# Keeping The Land of Mouse Clean



## MNicolai (May 7, 2010)

> *After dark, the dirty work at Disneyland begin*s
> 
> *A crew of 600 custodians, painters, gardeners and decorators works 365 nights a year to ensure that the 85-acre park meets Walt Disney’s squeaky-clean ideals.
> 
> ...



SOURCE


----------



## wolf825 (May 7, 2010)

I use to work for the Mouse in Florida...its an amazing place the way they run it that is for sure...


-w


----------



## Footer (May 7, 2010)

It is kind of amazing to think of how much money they dump into that park. When Six Flags is inches from going under Disney is thriving. The one thing Disney has going for it is that they can actually lose money on the parks and lose money on the Disney Channel (ever seen a none Disney commercial on the Disney Channel?). The parks are a huge brand promoter. People go out and buy the crap, see the movies, and do whatever else to feed into the Disney machine. 

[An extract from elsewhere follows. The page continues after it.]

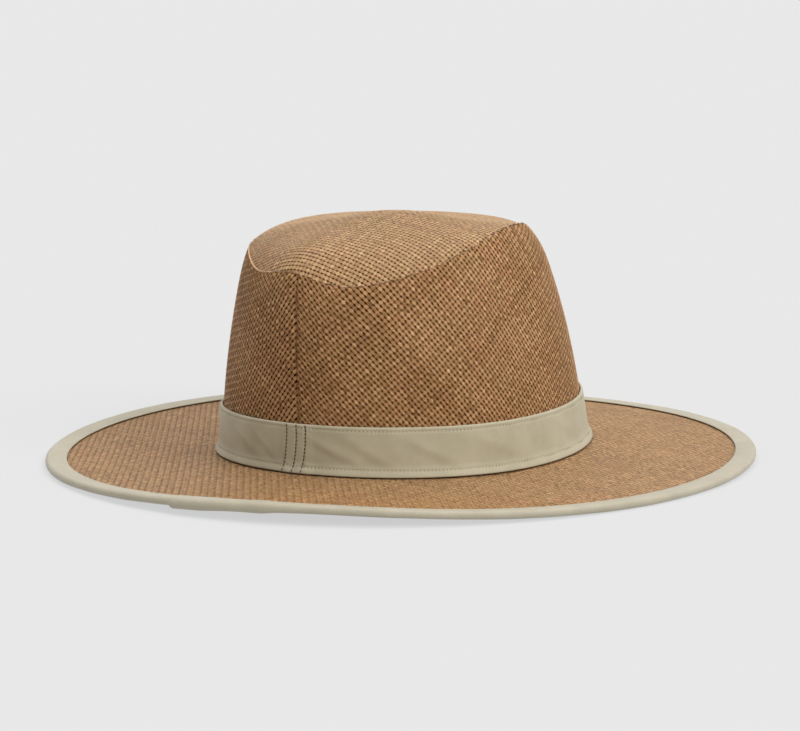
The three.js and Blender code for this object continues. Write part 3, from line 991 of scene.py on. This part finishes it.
def even_turns(count, dense=()):
    """Turns spread evenly round the hat, with closer ones over each dense stretch: from, to, step."""
    turns = np.arange(count) * 360 / count
    for low, high, step in dense:
        t = turn_from(turns, 0)
        turns = turns[(t < low) | (t > high)]
        turns = np.concatenate([turns, np.arange(low, high, step) % 360])
    return np.sort(turns)


# A stitch's rings and sides, how far its ends are sunk, and how blunt they are
STITCH_RINGS, STITCH_SIDES, STITCH_SINK, STITCH_BLUNT = 5, 6, 0.16, 0.06


def stitches(name, places, length, radius, material):
    """Threads as small pods. places is (centre, direction, outward) for each."""
    rings, sides = STITCH_RINGS, STITCH_SIDES
    points, faces, uv = [], [], []
    along = np.linspace(-1, 1, rings)
    for centre, direction, outward in places:
        across = np.cross(direction, outward)
        start = len(points)
        for a in along:
            r = radius * math.sqrt(max(1 - a**4, STITCH_BLUNT))
            for s in range(sides):
                angle = 2 * math.pi * s / sides
                offset = across * math.cos(angle) + outward * math.sin(angle)
                sink = -STITCH_SINK * a * a
                points.append(centre + direction * a * length / 2 + offset * r + outward * sink)
                uv.append((s / sides, a))
        for ring_at in range(rings - 1):
            for s in range(sides):
                p = start + ring_at * sides + s
                q = start + ring_at * sides + (s + 1) % sides
                faces.append([p, q, q + sides, p + sides])
        faces.append([start + s for s in range(sides)][::-1])
        faces.append([start + (rings - 1) * sides + s for s in range(sides)])
    obj = make_piece(name, np.array(points), faces, material)
    set_uv(obj.data, "cloth", np.array(uv))
    return obj


# The turned edge: angles of its section, radius, and how much thicker it is where it is sharp
FOLD_ANGLES = np.radians(np.arange(0, 360, 36))
FOLD_RADIUS, SHARP_SWELL = 0.36, 0.06
# Its lumps (height, count, phase), and the share of them that a sharp edge loses
FOLD_LUMPS = ((0.06, 83, 0), (0.06, 131, 1.3), (0.048, 197, 2.1))
SHARP_SMOOTH = 0.8
# How far it lies within the seam and below it, how much less far where it is sharp, and its wander
FOLD_INSET, SHARP_OUT, FOLD_DROP = 0.62, 0.12, 0.62
FOLD_SIDEWAYS, FOLD_UP = ((0.2, 59, 0),), ((0.2, 97, 0.6),)
# Size of the fold's own coordinates, by degree round the hat and by angle of its section
FOLD_MAP = (0.9, 0.5)


def seam_fold_section(turn):
    """The tip's turned edge, a slender roll along the seam: sharp at the left back, flatter and lumpy
    elsewhere."""
    rib = seam_rib(turn)
    radius = FOLD_RADIUS + SHARP_SWELL * rib + sine_sum(turn, FOLD_LUMPS) * (1 - SHARP_SMOOTH * rib)
    outward = -FOLD_INSET + SHARP_OUT * rib + sine_sum(turn, FOLD_SIDEWAYS) * (1 - rib)
    centre = wall_point(turn, np.ones_like(turn), outward)
    centre[..., 2] += (-FOLD_DROP + sine_sum(turn, FOLD_UP)) * (1 - rib)
    out = unit(centre * LEVELLED)
    offset = np.cos(FOLD_ANGLES)[:, None] * out + np.sin(FOLD_ANGLES)[:, None] * UP
    return centre + offset * radius[..., None]


def seam_fold_uv(turn):
    around = np.arange(len(FOLD_ANGLES))[None, :] * FOLD_MAP[1]
    return np.stack(np.broadcast_arrays(turn * FOLD_MAP[0], around), -1)


# Stitches are sunk this far into the band's face
STITCH_DEPTH = 0.05


def band_surface(turn, h):
    """Where stitches lie on the band."""
    turn, h = np.broadcast_arrays(np.asarray(turn, float), np.asarray(h, float))
    lap = lap_at(turn, BAND_LAP, LAP_EASE)
    return band_point(turn, h, BAND_CLOTH + lap + band_relief(turn, h) - STITCH_DEPTH)


def stitch_places(turn, h, ahead_turn, ahead_h):
    """Centre, direction and outward of stitches on the band that point from (turn, h) to the place ahead."""
    here = band_surface(turn, h)
    direction = unit(band_surface(ahead_turn, ahead_h) - here)
    across = unit(np.cross(direction, here * LEVELLED))
    outward = unit(np.cross(across, direction))
    return list(zip(here, direction, outward))


def arc_turns(pitch, h):
    """Turns at which marks lie a pitch apart round the band at height h."""
    t = np.arange(0, 360, 0.25)
    p = band_point(t, h, BAND_CLOTH)
    length = np.concatenate([[0], np.cumsum(np.linalg.norm(np.diff(p, axis=0, append=p[:1]), axis=1))])
    count = round(length[-1] / pitch)
    return np.interp(np.arange(count) * length[-1] / count, length, np.append(t, 360))


# Pieces
# The tip's tones are paler than the wall's: partly its own straw, and partly painted light standing in for
# the stronger light from above and the pale sheen where the top is seen at a slant
STRAWS = {
    "crown_wall": Straw(
        tones=((144, 113, 83), (188, 152, 117), (225, 192, 159)), gap=(70, 32, 6),
        shine=0.1, drift=0.5, mottle=0.25, floats=0.5, lift=0.07, sheen=0.01,
    ),
    "crown_tip": Straw(
        tones=((166, 135, 101), (205, 174, 139), (234, 206, 173)), gap=(128, 88, 44),
        shine=0.3, drift=0.5, mottle=0.3, floats=0.5, lift=0.02, sheen=0.12,
    ),
    "brim": Straw(
        tones=((151, 120, 85), (193, 161, 123), (222, 192, 156)), gap=(178, 140, 100),
        shine=0.35, drift=0.8, mottle=0.6, floats=0.4, lift=0.1, sheen=0.05,
    ),
}
# Slots of painted shade, for the shaded gaps between strands, are drawn out along the strands of one family:
# their place across one of them and along it
LONG_SLOT = ((0.58, 0.71), (0.26, 0.46))
SHORT_SLOT = LONG_SLOT[::-1]
STRANDS = {
    "crown_wall_warp": Strands(*LONG_SLOT, side=0.7, turned=0.5, rib=0.03),
    "crown_wall_weft": Strands(*SHORT_SLOT, side=0.5, turned=0.7, rib=-0.03),
    "crown_tip_warp": Strands(*SHORT_SLOT, side=0.4, turned=0.45, rib=0.05),
    "crown_tip_weft": Strands(*LONG_SLOT, side=0.45, turned=0.4, rib=-0.05),
    "brim_warp": Strands(*LONG_SLOT, side=0.05, turned=0.0, rib=0.16),
    "brim_weft": Strands(*SHORT_SLOT, side=0.0, turned=0.05, rib=-0.16),
}
band_cloth = cloth_material("band_cotton", rgb(182, 174, 149), rgb(168, 160, 134), rough=0.62, threads=90.0)
ribbon = cloth_material("binding_ribbon", rgb(175, 167, 146), rgb(165, 157, 136), rough=0.5, threads=110.0)
pale_thread = thread_material("pale_thread", rgb(208, 200, 174), rgb(66, 56, 34))
dark_thread = thread_material("dark_thread", rgb(66, 54, 30), rgb(36, 28, 14))
# Its dark colour is painted shade of the crease along the tip's seam, and its light one is painted light
# where the edge stands up
fold_straw_and_crease_shade = fold_material("fold_straw_and_crease_shade", rgb(196, 158, 118), rgb(80, 48, 22))

for node, cloth, seed in (("crown_wall", Wall(), 11), ("crown_tip", Tip(), 23), ("brim", Brim(), 37)):
    for family, way in enumerate(("warp", "weft")):
        name = f"{node}_{way}"
        straw = straw_material(f"straw_{name}", STRAWS[node], STRANDS[name])
        weave(name, cloth, family, straw, seed)
        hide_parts(node)

fold_turns = even_turns(1400)
seam_fold = ring("crown_seam_fold", fold_turns, seam_fold_section, seam_fold_uv, fold_straw_and_crease_shade)
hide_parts("crown_tip")
# The rib share picks the fold's painted light, where it stands up, over its painted crease shade
set_value(seam_fold.data, "rib", np.repeat(seam_rib(fold_turns), len(FOLD_ANGLES)))
band_turns = even_turns(900, ((-9, 7, 0.2),))
hatband = ring("hatband_cloth", band_turns, band_section, band_uv, band_cloth)
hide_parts("hatband")
binding_turns = even_turns(720, ((-7, -4, 0.1), (8, 13, 0.1)))
binding = ring("binding_ribbon", binding_turns, binding_section, binding_uv, ribbon)
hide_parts("brim_binding")

# The first stitch of a row is turned on by this, and a stitch points to a place this far ahead
FIRST_STITCH, AHEAD_TURN, AHEAD_HEIGHT = 0.4, 0.3, 0.5
# Stitches in a join, and how far the first and last are from the band's edges
JOIN_STITCHES, JOIN_MARGIN = 13, 0.95

round_places = []
for h in (TOP_STITCH, HEM_STITCH):
    turns = arc_turns(STITCH, h) + FIRST_STITCH
    round_places += stitch_places(turns, h, turns + AHEAD_TURN, h)
round_stitches = stitches("hatband_topstitch", round_places, 1.5, 0.3, pale_thread)
join_places = []
heights = np.linspace(JOIN_MARGIN, BAND_HEIGHT - JOIN_MARGIN, JOIN_STITCHES)
ahead = heights + AHEAD_HEIGHT
for join in JOIN_TURNS:
    join_places += stitch_places(join_turn(join, heights), heights, join_turn(join, ahead), ahead)
join_stitches = stitches("hatband_join_stitch", join_places, 1.75, 0.42, dark_thread)

# Floor, light and camera
FLOOR_HALF = 30
# The floor glows faintly, so that shade on it stays pale, but not under the crown. The glow starts and is
# full at these shares of the rim's plan.
GLOW_START, GLOW_FULL = 0.5, 0.72

floor_mesh = bpy.data.meshes.new("floor")
floor_corners = [(x * FLOOR_HALF, y * FLOOR_HALF, 0) for x, y in ((-1, -1), (1, -1), (1, 1), (-1, 1))]
floor_mesh.from_pydata(floor_corners, [], [(0, 1, 2, 3)])
floor = add_object("floor", floor_mesh)
floor_look = Look("pale_floor")
squeeze = floor_look.add("VectorMath", operation="MULTIPLY")
floor_look.feed(squeeze.inputs[0], floor_look.place())
floor_look.feed(squeeze.inputs[1], (1 / (RIM[1] * MM), 1 / (RIM[0] * MM), 0))
reach = floor_look.add("VectorMath", operation="LENGTH")
floor_look.feed(reach.inputs[0], squeeze.outputs[0])
floor_mesh.materials.append(
    floor_look.shade(
        Base_Color=(0.160, 0.155, 0.145, 1),
        Roughness=1.0,
        Specular_IOR_Level=0.0,
        Emission_Color=(0.562, 0.570, 0.585, 1),
        Emission_Strength=floor_look.ease(reach.outputs["Value"], GLOW_START, GLOW_FULL),
    )
)

scene = bpy.context.scene
scene.view_settings.view_transform = "Standard"
world = bpy.data.worlds.new("studio")
scene.world = world
world.use_nodes = True
sky = world.node_tree.nodes["Background"].inputs
sky["Color"].default_value = (1, 1, 1, 1)
sky["Strength"].default_value = 0.62

# The camera's turn and height in radians, its distance in metres and the point that it looks at
VIEW_TURN, VIEW_HEIGHT = math.radians(209.68), 0.139
VIEW_DISTANCE, VIEW_CENTRE = 1.5, (0, 0, 0.06)
# Lamps: name, degrees to the right of the camera and above the floor, strength, size in degrees
LAMPS = (("top", 150, 80, 2.1, 70), ("key", 46, 33, 1.55, 25))


def direction_to(turn, height):
    """Direction from the hat to a lamp or the camera, from its turn and height in radians."""
    level = math.cos(height)
    return Vector((math.sin(turn) * level, -math.cos(turn) * level, math.sin(height)))


for name, right, elevation, strength, angle in LAMPS:
    lamp = bpy.data.lights.new(name, "SUN")
    lamp.energy = strength
    lamp.angle = math.radians(angle)
    holder = add_object(name, lamp)
    holder.rotation_mode = "QUATERNION"
    toward_lamp = direction_to(VIEW_TURN + math.radians(right), math.radians(elevation))
    holder.rotation_quaternion = toward_lamp.to_track_quat("Z", "Y")

camera_data = bpy.data.cameras.new("camera")
camera_data.lens = 133.72
camera_data.sensor_width = 36.0
camera_data.shift_x = -0.0030
camera_data.shift_y = -0.0351
camera_data.clip_end = 100
camera = add_object("camera", camera_data)
toward_camera = direction_to(VIEW_TURN, VIEW_HEIGHT)
camera.location = Vector(VIEW_CENTRE) + toward_camera * VIEW_DISTANCE
camera.rotation_mode = "QUATERNION"
camera.rotation_quaternion = (-toward_camera).to_track_quat("-Z", "Y")
scene.camera = camera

Its things like this that let you know there is no way Disney is making a dime on those parks. When they can afford to bring in 4800 man hours A NIGHT to get things back to stasis that is somewhat crazy. That is nearly 3/4 of a million dollars a night if they pay an average wage of 15 bucks. Its probably much more then that. Just at that, thats a 250 MILLION dollars per year just on overnight maintenance.


----------



## edmedmoped (May 9, 2010)

Find it amazing that they re-paint stuff overnight!


----------



## otherwho (May 10, 2010)

Footer said:


> no way Disney is making a dime on those parks. When they can afford to bring in 4800 man hours A NIGHT to get things back to stasis that is somewhat crazy. That is nearly 3/4 of a million dollars a night if they pay an average wage of 15 bucks. Its probably much more then that. Just at that, thats a 250 MILLION dollars per year just on overnight maintenance.



not a dime is not true at all --> $400,000,000 a Quarter for all parks. 
the year overnight cost is 78 Million not 250 Million 


($72 full one day price) $36($186/5days) [1] a person-day * 15.9 million viewers a year = $572,400,000.00 a year 

600 workers for 12 hours shift at (15 base cost+15 equipment cost) $30 hour cost is)= only $216,000.00 a day or $78,840,000.00 a year 
so $79 million 

$395 million left not involving day time cost.


they revenues was 2.7 billion in Q1 for all parks [2]
the Expenses was 2.3 billion in Q1 for all parks [2]


page 26 
http://corporate.disney.go.com/media/investors/form_10q_q1_fy2010.pdf [2]


Disneyland Theme Park Tickets | Disneyland Resort [1]


----------



## Tex (Jun 3, 2010)

otherwho said:


> not a dime is not true at all --> $400,000,000 a Quarter for all parks.
> the year overnight cost is 78 Million not 250 Million
> 
> 
> ...



Add in all the resort and restaurant income and it's even more. Not to mention DVC. The only time share that actually increases in value! 
Disney has been getting my money for 15 years and will keep getting it until 2042.
It's funny, Disney goes to all this trouble to clean and landscape overnight, but go to some of the Disney forums and people will complain bitterly about how seeing a gardener at the Magic Kingdom "killed the magic" and "ruined my vacation".


----------



## Kelite (Jun 3, 2010)

<Four certified divers collect submerged trash and make repairs on water attractions like Finding Nemo and the Jungle Cruise.>


Now THAT's one way to rack some serious diving hours!


Thanks for posting that story!  (whistling the Disney theme song while posting reply)


----------



## VegasLites (Jun 20, 2010)

As a former member of the Disneyland Night crew it was nice to see this article. I spent many a night changing lamps and touching up focus. It is amazing the amount of work that goes in to creating the magic!


----------



## ruinexplorer (Jun 22, 2010)

Glad to hear that you still have a positive outlook on the usually thankless job. I know that I appreciated it the couple of times I went to the Mouse.


----------